Of the success of much of what he argued for over his lifetime there can be no doubt. The intellectual climate in his own country and across the world on the role of free markets is entirely altered. So, too, is the attitude towards the EU of influential people in the UK. It has certainly shifted in a more eurosceptic direction. But his success was also limited: in particular, the IEA achieved little progress in rolling back the welfare state itself, as the new Conservative party of David ¬Cameron, leader of the opposition, demonstrates.

Unfailingly kind and humorous, Harris was a pleasure to know. Even his opponents found it hard to dislike him.

Sir Geoffrey (now Lord) Howe, the former chancellor of the exchequer, who knew Lord Harris from the inception of the IEA, described him as a “sparkling, energetic personality”, adding: ”He was the dynamo and the presentational maestro of the IEA. He made a crucial contribution to the economic liberalisation of Britain.”

In addition to being a successful director of the IEA, Harris was a prolific author. He published a biography of R. A. Butler in 1956 and pamphlets on advertising, choice in welfare, British economic policy, and other subjects. Professor Patrick Minford on Thursday praised Lord Harris’ skills as a “great communicator, able to explain the importance of a free market economy in concrete terms that ordinary people could understand.”

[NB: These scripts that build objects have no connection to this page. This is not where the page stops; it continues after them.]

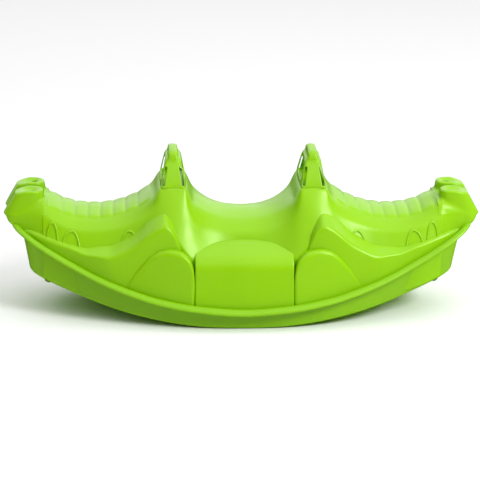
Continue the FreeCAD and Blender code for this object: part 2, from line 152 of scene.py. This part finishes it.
def seg_dist(px, pz, pts, closed=False):
    """Distance to a polyline, negative inside it if closed."""
    d = np.full(np.broadcast(px, pz).shape, 1e9)
    inside = np.zeros(d.shape, bool)
    n = len(pts)
    for i in range(n if closed else n - 1):
        ax, az = pts[i]
        bx, bz = pts[(i + 1) % n]
        ex, ez = bx - ax, bz - az
        wx, wz = px - ax, pz - az
        t = np.clip((wx * ex + wz * ez) / (ex * ex + ez * ez), 0, 1)
        d = np.minimum(d, np.hypot(wx - t * ex, wz - t * ez))
        if closed:
            inside ^= ((az > pz) != (bz > pz)) & (px < ex * (pz - az) / (ez if ez else 1e-9) + ax)
    return np.where(inside, -d, d) if closed else d


def rim_outline(steps=14):
    """Boat-shaped plan outline: a cubic spline through RIM, square to the axis at both tips."""
    pts = np.array([(-x, y) for x, y in RIM[:0:-1]] + RIM, float)
    span = np.hypot(*np.diff(pts, axis=0).T)
    n = len(pts)
    a, rhs = np.zeros((n, n)), np.zeros((n, 2))
    a[0, 0] = a[-1, -1] = 1
    rhs[0], rhs[-1] = (0, 1), (0, -1)
    for i in range(1, n - 1):
        h0, h1 = span[i - 1], span[i]
        a[i, i - 1], a[i, i], a[i, i + 1] = h1, 2 * (h0 + h1), h0
        rhs[i] = 3 * (h1 * (pts[i] - pts[i - 1]) / h0 + h0 * (pts[i + 1] - pts[i]) / h1)
    s = np.linalg.solve(a, rhs)
    t = np.linspace(0, 1, steps, endpoint=False)[:, None]
    out = []
    for i in range(n - 1):
        h = span[i]
        out.append((2 * t ** 3 - 3 * t ** 2 + 1) * pts[i] + (t ** 3 - 2 * t ** 2 + t) * h * s[i]
                   + (-2 * t ** 3 + 3 * t ** 2) * pts[i + 1] + (t ** 3 - t ** 2) * h * s[i + 1])
    top = np.concatenate(out + [pts[-1:]])
    return np.concatenate([top, (top * (1, -1))[-2:0:-1]])


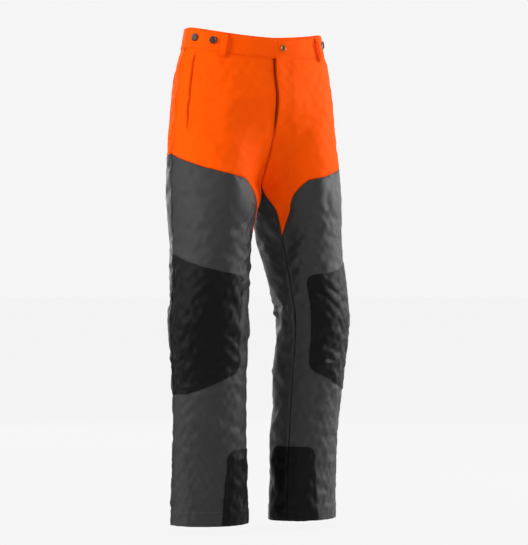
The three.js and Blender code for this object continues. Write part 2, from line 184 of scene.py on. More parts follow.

Harris contested parliamentary seats for the Conservatives twice in the 1950s. But politics was not his metier. He was, however, to become legislator in 1979, when Margaret Thatcher raised him to the peerage. His wit and eccentric charm were to make him an adornment of the House of Lords.
Born in London, the son of a tramways inspector, Ralph Harris read economics at Queens College, Cambridge before becoming political education officer for the Tory party in the South East. He married Jose Pauline Jeffrey in 1949. She survives him, as does their daughter. Two sons predeceased him.

1924 – 2006

Economist and founder of the Institute of Economic Affairs.

Picture above: Lord Harris with Frontier President Peter Holle at the 2002 Mont Pelerin Society meeting in London.